Home / Industry / GenZe connected e-bike reveal, but is it a win for Mahindra?

GenZe connected e-bike reveal, but is it a win for Mahindra?

Source: GenZe

Californian electric bike and scooter company GenZe has unveiled its latest offering: the 200-series e-bike

The 200-series e-bike follows closely on from the flagship GenZe 2.0 scooter. Electric Bike Action Magazine described the scooter as a product “designed for the American market…(out of) what they learned from the first generation”.

Accordingly, much of the 200-series’ connected technology was first pioneered in the brand’s 2.0S electric scooter. The 2.0S debuted in 2015 and was recognised as one of the world’s first smartphone-paired electric two-wheel vehicles – technology which has become vital to today’s e-bikes and EVs.

GenZe was  launched from parent company, Mahindra Group, a conglomerate spanning the automotive, clean energy, and aerospace industries.

GenZe’s intention is lies in the idea that an e-bike should be a viable alternative to cars in densely-populated areas. Ultimately, it wants its bikes to be known for delivering in performance, comfort and interactive benefits, typically found in other commuting vehicles.

The 200-series is formed by two models, with each appealing to different purposes. The GenZe 201 has a high-bar, sportier design while the GenZe 202 has a step-through frame. The bikes are built with lightweight aluminium frame sizes and have been specifically designed to suit a large range of riders.

In terms of power, the bike offers three riding modes for users to take advantage of, depending on their situation; throttle, meaning there is no need to pedal, pedal assist whereby the user is assisted but is still doing some of the work, and pure pedal power.

The new version also features a user-friendly LCD display and an easy-to-remove battery pack that can be plugged into any household standard socket. The battery, itself, should be at full power within 3.5 hours. The bike is fitted with a 350W motor, which promises 30-50 assisted miles and top speeds of 20 mph on a single charge.
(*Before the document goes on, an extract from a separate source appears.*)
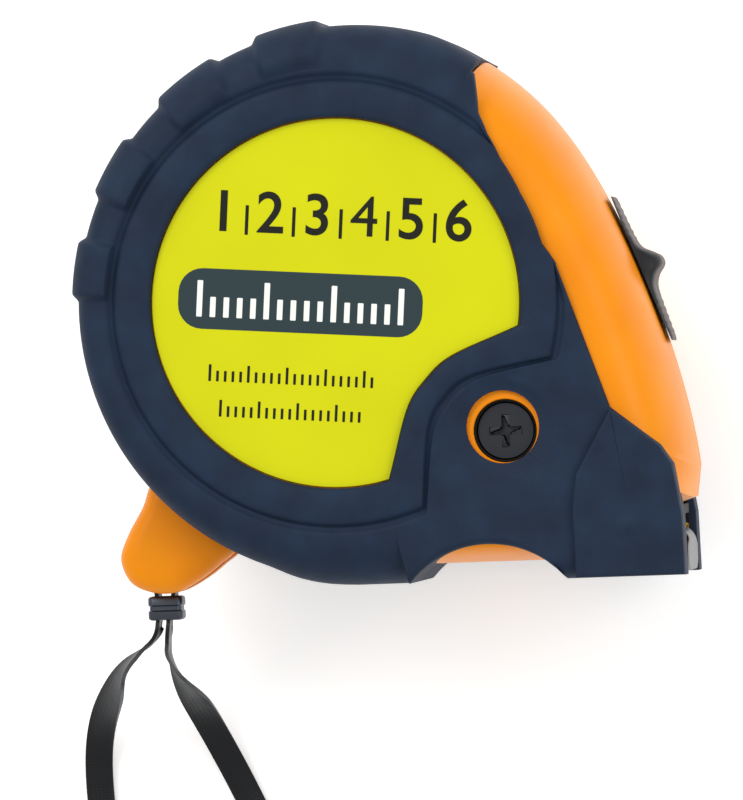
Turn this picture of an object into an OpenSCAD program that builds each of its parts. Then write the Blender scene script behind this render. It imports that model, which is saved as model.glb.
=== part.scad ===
// Pocket tape measure: a 25 mm blade on a sprung reel, in a two-part case with rubber side grips.
// It lies on its belt clip. +X points out of the mouth, +Y to the top of the case, and +Z is the
// reel's axis, out of the labelled side. The origin is the middle of the footprint, on the ground.

/* [Case] */
// Radius of the round part of the case over its rubber
case_r = 41.3; // [41:0.1:41.8]
// Half the width of the case over its rubber
half_w = 23; // [22.4:0.2:24]
// Thickness of the rubber grips
rubber_t = 2; // [1.8:0.1:2.2]
// Wall of the moulded shells
wall = 2; // [1.8:0.1:2.2]
// Furthest reach of the front of the case from the reel's axis
front_x = 52.1; // [52:0.1:53]
// Distance of the base below the reel's axis
base_d = 42; // [42:0.1:42.4]

/* [Label] */
// Radius of the label
label_r = 27.2; // [26.6:0.2:27.4]
// Thickness of the label
label_t = 0.6; // [0.4:0.1:0.8]

/* [Blade] */
// Width of the blade
blade_w = 25; // [24:0.5:25]
// Thickness of the blade over its coating
blade_t = 0.3; // [0.2:0.05:0.3]
// Depth of the blade's curved section
blade_cup = 2.2; // [1.8:0.1:2.4]
// Outer radius of the wound blade
coil_r = 28.5; // [26:0.5:28.5]
// Outer radius of the reel that it winds on
drum_r = 19; // [17:0.5:20]

/* [Lock] */
// Width of the lock button
button_w = 14; // [12:0.5:16]
// Travel of the lock button
lock_travel = 5.5; // [4:0.5:5.5]

/* [Clip] */
// Width of the belt clip
clip_w = 22; // [18:1:26]
// Height of the case face above the ground
clip_drop = 7.6; // [7.4:0.1:8.4]
// Thickness of the clip's steel
clip_t = 1.2; // [1:0.1:1.4]

/* [Strap] */
// Width of the wrist strap's ribbon
strap_w = 4.2; // [3.6:0.2:5]
// Thickness of the ribbon's plain solid
strap_t = 1.2; // [1:0.2:1.6]

/* [Hidden] */
$fn = 96;

// The round part of the case stands a little ahead of the reel's axis, and the orange front is flatter
body_c = [2.7, 0];
front_r = 41.8;
// Grip pads on the rim: where each starts and ends, as angles about the round part, and their height
pad_spans = [[95, 109], [118, 132.5], [142, 155.5], [165, 177]];
pad_h = 1.2;
// The reel's axis stands off the middle of the footprint
pad_r = case_r + pad_h;
reel_x = (pad_r * cos(180 - pad_spans[3][1]) - body_c[0] - front_x) / 2;
reel_y = (base_d + 0.6 - pad_r * sin(pad_spans[0][0])) / 2;
mid_z = clip_drop + half_w;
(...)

Both models have various connectivity features that will, no doubt, appeal to the smart-phone generation. The bike can connect wirelessly to its user’s phone, via Bluetooth and a companion GenZe app. If desired, a rider can track their physical effort levels, map distances, plan riding routes, and connect to other users. According to Chief Marketing Officer for GenZe, Tom Valasek, the app works by receiving real-time data from a system of vehicle sensors throughout the e-Bikes.

Anticipating legal vehicle restrictions, the developers have also limited the bike so it will be eligible to use shared lanes, cycling paths, and other dedicated bikeways. The fact that the bike has been designed to supplement a user’s total journey, or what the company call the commuter’s “first mile / last mile”, is intuitive and suggests that GenZe could influence the development of public transit/e-bike crossovers in the future.
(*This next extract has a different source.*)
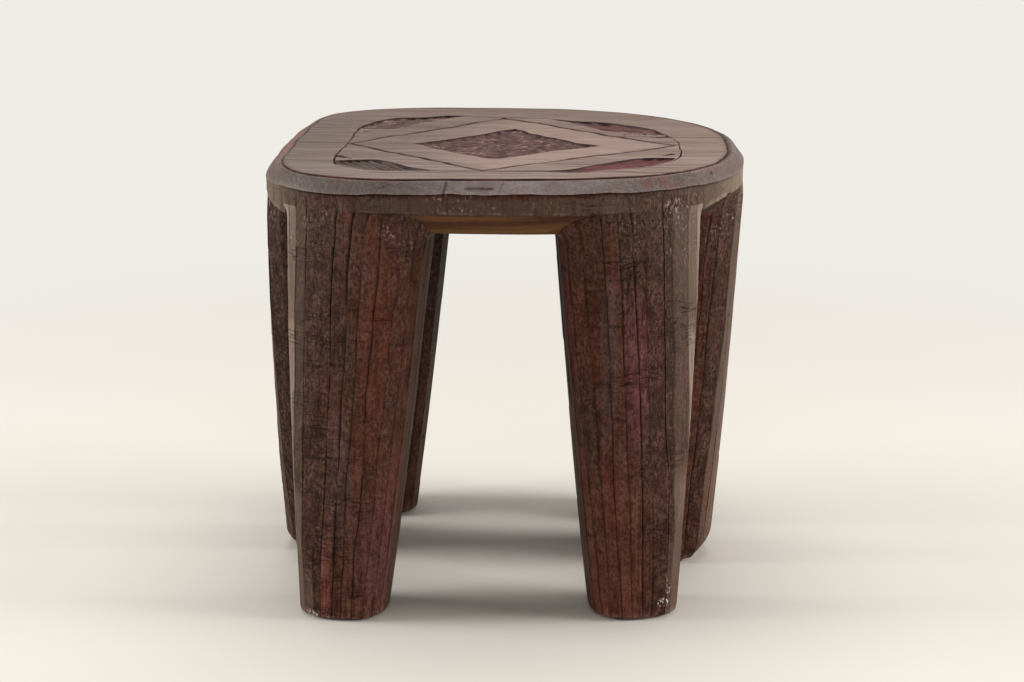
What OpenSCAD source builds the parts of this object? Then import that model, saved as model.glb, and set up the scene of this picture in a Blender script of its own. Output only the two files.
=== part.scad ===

However, the problem with e-bikes generally comes down to cost and user-friendliness. Retailing at almost US$2,000, the GenZe 200-series might not break the bank, but it is a fairly expensive option for a regular bike user, or for someone looking to switch from car or pedestrian/public transport methods to bicycle. While some European countries are familiar with electric bikes, others are not, and the retail price may dissuade prospective buyers.

In addition, Mahindra has not has much success with its range of road EVs in the UK, which could hamper any such expansion.

It is always good to see another break-out venture in the e-bike space, especially one that has this level of research and development put in to it. However, with the level of competition out there too, GenZe will have its work cut out in carving out its own market.